In ICL and RAG, company data or texts are used to create embeddings that are stored as vectors. Then, a retrieval of the most relevant vectors is performed to construct a context window or prompt that is provided to a pre-trained language model. The model generates responses based on the information provided in the context window.

However, just as in training small models, the quality of the data used in ICL is crucial. Much of the data generated by companies can be irrelevant, redundant, or not very diverse, which limits the effectiveness of the model.

The findings of the Phi-3 article can shed light on how to improve ICL and RAG processes. One possibility is to generate synthetic data as a source for RAG, using a language model to create data that has the same desirable qualities used to train high-performance small models. This could include generating relevant metadata, applying filters to select the most meaningful information, and obtaining greater diversity of information through re-ranking techniques.

By generating high-quality synthetic data to feed ICL and RAG models, companies can significantly improve the effectiveness of these approaches. The information generated by a language model could provide added value that is not easily found in the original manually created documentation.

Conclusion

The results presented in the article “Phi-3 Technical Report: A Highly Capable Language Model Locally on Your Phone” have significant implications for the language model industry and machine learning in general.

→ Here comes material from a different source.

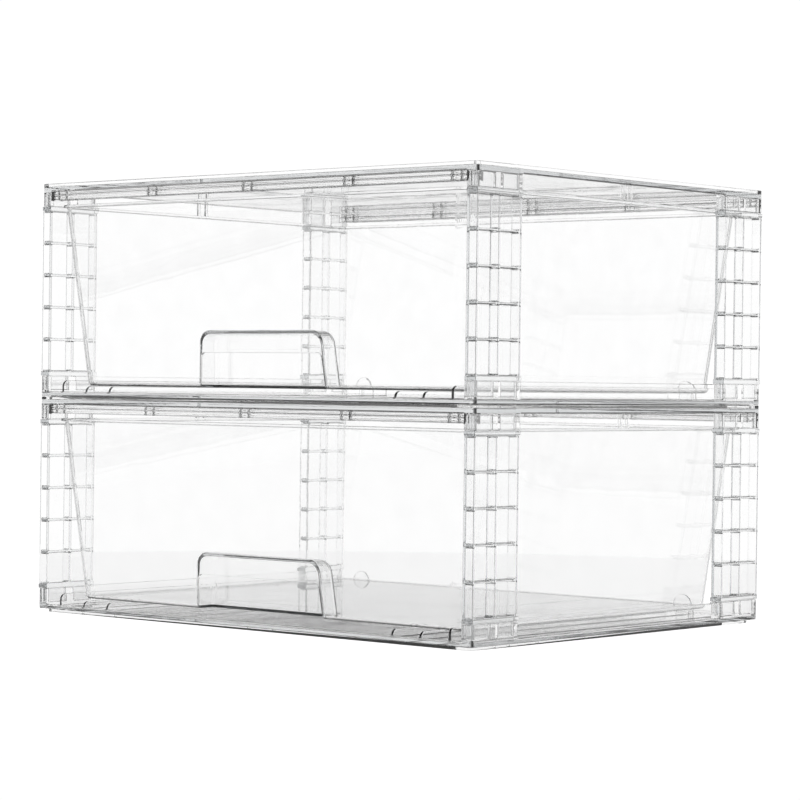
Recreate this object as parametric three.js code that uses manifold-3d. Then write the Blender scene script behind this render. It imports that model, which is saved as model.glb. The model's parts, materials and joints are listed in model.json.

They demonstrate that the generation of high-quality synthetic data can enable the creation of small models with performance comparable to larger models, opening up new possibilities for efficiency and accessibility.

These findings also challenge the preconceived notion that synthetic data is inherently problematic and should be avoided. Instead, they suggest that when properly generated and filtered, synthetic data can be a valuable resource for improving model performance, regardless of size.

For companies that do not have the capacity to develop their own language models, these findings offer a valuable lesson. Instead of relying solely on models provided by third parties, companies can and should invest in generating high-quality synthetic data to feed their ICL and RAG processes. By doing so, they can achieve superior performance and more relevant results, even with smaller models.

Ultimately, the results of the Phi-3 article remind us that the future of artificial intelligence is not just about creating ever larger and more powerful models. It’s also about being smart and strategic about the data we use to train and feed these models. By embracing the potential of synthetic data and applying the principles of filtering, diversity, and relevance at all levels of the machine learning process, we can unlock new levels of efficiency and performance.